## DO THIS
Repeat exactly, and only, the lines below starting at the line that contains "routes.forEach((route, i) =>" and ending at the line that contains "raise FrameError(why)", inclusive of both.

****************

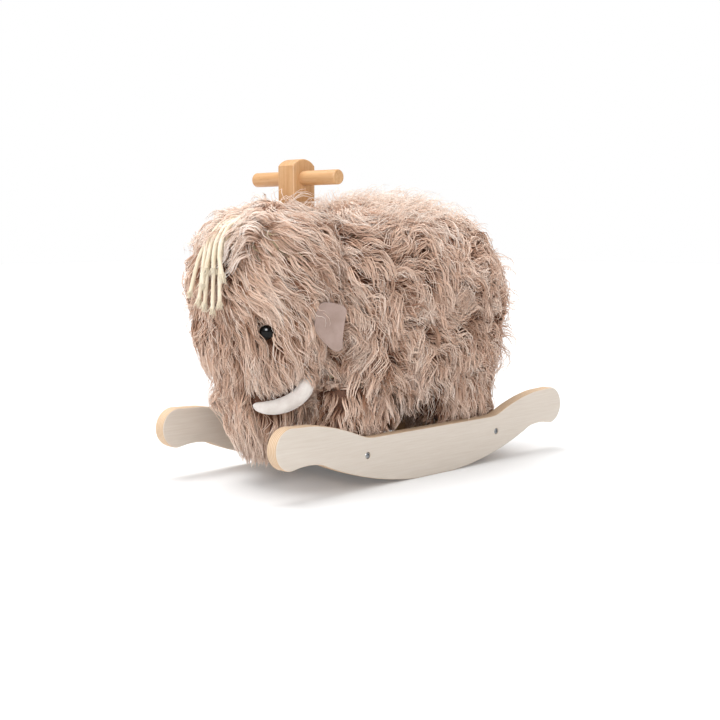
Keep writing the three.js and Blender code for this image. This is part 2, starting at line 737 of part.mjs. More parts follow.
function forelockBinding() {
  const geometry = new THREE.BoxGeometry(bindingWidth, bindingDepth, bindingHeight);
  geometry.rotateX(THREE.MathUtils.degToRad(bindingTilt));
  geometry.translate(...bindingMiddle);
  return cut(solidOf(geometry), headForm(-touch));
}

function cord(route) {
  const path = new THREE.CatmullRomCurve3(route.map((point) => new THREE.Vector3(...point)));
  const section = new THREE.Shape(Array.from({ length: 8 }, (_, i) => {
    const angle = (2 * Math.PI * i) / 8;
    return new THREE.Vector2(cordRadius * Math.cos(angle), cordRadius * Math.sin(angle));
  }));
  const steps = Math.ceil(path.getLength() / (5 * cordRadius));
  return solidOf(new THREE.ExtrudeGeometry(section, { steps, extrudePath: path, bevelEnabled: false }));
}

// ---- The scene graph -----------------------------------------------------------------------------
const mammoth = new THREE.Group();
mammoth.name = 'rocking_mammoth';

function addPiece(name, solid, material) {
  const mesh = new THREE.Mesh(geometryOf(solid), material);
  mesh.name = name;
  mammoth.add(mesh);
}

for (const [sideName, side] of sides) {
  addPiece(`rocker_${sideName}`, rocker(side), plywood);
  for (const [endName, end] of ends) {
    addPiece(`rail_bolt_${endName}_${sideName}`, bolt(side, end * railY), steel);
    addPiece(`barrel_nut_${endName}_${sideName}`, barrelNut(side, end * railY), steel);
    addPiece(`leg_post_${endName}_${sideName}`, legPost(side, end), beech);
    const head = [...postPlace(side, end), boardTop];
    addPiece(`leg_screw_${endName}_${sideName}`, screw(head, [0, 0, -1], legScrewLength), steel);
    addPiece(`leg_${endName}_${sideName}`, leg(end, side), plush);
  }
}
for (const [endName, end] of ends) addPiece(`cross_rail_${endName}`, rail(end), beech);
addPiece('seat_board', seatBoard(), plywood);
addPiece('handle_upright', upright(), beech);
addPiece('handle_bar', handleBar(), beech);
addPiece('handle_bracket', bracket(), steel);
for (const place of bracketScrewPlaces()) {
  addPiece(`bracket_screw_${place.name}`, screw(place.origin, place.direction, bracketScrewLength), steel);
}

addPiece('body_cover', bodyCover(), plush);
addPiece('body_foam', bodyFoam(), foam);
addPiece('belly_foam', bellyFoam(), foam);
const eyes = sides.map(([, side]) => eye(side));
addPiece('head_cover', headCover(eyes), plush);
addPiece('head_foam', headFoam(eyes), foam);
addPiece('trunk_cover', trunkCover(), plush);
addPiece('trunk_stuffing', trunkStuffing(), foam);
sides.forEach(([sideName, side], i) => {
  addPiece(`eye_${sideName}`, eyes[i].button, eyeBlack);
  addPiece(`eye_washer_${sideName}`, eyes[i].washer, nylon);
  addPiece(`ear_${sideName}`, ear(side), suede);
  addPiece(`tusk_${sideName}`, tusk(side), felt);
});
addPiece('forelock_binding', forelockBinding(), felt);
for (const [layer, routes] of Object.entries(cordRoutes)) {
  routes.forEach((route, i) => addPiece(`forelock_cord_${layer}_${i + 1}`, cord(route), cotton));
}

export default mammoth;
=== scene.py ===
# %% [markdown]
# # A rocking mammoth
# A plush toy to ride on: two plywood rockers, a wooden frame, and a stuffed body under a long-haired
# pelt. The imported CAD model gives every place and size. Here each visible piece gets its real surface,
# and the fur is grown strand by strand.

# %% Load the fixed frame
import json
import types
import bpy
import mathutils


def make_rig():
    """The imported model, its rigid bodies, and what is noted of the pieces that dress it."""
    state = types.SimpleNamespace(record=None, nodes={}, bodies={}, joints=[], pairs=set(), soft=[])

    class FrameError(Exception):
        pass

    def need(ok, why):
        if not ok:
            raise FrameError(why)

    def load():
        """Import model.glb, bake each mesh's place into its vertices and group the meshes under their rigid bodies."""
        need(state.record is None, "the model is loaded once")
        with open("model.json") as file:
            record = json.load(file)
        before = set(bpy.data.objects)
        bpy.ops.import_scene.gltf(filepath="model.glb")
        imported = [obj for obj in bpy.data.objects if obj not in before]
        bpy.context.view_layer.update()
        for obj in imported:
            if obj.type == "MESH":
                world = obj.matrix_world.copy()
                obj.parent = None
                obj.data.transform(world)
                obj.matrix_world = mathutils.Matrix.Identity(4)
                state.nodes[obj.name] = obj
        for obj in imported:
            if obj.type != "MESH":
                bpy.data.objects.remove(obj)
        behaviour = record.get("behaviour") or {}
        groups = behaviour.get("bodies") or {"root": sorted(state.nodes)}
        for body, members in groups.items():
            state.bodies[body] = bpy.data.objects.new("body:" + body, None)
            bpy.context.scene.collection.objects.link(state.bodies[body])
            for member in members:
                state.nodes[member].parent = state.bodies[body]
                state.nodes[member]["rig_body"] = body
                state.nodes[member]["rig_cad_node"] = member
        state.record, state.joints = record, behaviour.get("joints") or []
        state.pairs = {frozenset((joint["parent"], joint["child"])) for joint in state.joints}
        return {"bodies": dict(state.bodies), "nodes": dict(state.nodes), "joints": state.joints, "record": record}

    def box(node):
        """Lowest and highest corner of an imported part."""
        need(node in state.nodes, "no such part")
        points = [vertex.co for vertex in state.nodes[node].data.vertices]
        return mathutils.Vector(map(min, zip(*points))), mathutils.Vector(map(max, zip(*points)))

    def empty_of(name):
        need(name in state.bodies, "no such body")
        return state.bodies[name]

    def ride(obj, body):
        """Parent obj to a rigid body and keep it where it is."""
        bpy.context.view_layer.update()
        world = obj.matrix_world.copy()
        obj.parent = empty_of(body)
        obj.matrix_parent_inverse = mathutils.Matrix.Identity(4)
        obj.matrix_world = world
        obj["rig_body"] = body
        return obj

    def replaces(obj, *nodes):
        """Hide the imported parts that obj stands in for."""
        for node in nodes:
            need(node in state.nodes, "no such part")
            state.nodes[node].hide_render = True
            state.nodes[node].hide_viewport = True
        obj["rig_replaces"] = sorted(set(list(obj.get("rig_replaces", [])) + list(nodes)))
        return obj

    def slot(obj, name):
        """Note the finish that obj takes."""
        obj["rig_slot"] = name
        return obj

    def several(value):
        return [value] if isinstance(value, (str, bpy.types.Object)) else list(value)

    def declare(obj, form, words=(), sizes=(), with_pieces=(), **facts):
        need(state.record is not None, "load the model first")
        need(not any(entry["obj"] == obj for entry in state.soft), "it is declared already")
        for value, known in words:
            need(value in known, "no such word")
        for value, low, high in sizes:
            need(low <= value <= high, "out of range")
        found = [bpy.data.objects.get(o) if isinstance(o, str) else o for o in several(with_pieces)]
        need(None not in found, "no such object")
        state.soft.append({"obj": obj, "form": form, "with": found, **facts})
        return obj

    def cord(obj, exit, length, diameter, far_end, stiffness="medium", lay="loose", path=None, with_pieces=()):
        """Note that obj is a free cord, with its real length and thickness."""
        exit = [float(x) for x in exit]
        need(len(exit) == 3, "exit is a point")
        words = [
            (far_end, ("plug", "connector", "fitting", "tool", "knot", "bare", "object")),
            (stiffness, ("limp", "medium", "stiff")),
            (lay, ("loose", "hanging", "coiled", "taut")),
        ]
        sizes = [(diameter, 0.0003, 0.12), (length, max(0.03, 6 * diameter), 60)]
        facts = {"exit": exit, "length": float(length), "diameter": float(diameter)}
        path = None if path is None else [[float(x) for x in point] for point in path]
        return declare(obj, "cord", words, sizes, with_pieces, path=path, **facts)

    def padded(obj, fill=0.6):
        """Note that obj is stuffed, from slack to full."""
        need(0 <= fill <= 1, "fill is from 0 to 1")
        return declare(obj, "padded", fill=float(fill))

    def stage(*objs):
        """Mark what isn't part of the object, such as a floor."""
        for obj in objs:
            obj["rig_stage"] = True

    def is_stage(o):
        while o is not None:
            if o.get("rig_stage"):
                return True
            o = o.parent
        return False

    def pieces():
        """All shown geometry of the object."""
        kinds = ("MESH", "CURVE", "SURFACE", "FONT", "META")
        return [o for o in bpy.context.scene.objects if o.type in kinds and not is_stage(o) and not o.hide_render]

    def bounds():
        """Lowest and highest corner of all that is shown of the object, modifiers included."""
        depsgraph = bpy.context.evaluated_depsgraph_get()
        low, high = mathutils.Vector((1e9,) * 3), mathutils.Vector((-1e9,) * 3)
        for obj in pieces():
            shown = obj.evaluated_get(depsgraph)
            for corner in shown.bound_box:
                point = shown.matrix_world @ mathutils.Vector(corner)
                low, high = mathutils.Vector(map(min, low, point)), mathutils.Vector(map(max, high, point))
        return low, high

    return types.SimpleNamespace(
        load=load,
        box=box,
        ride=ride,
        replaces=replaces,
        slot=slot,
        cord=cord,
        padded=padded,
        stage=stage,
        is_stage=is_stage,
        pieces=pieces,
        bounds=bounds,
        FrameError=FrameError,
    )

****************

## SOLUTION TO THIS EXERCISE
  routes.forEach((route, i) => addPiece(`forelock_cord_${layer}_${i + 1}`, cord(route), cotton));
}

export default mammoth;
=== scene.py ===
# %% [markdown]
# # A rocking mammoth
# A plush toy to ride on: two plywood rockers, a wooden frame, and a stuffed body under a long-haired
# pelt. The imported CAD model gives every place and size. Here each visible piece gets its real surface,
# and the fur is grown strand by strand.

# %% Load the fixed frame
import json
import types
import bpy
import mathutils


def make_rig():
    """The imported model, its rigid bodies, and what is noted of the pieces that dress it."""
    state = types.SimpleNamespace(record=None, nodes={}, bodies={}, joints=[], pairs=set(), soft=[])

    class FrameError(Exception):
        pass

    def need(ok, why):
        if not ok:
            raise FrameError(why)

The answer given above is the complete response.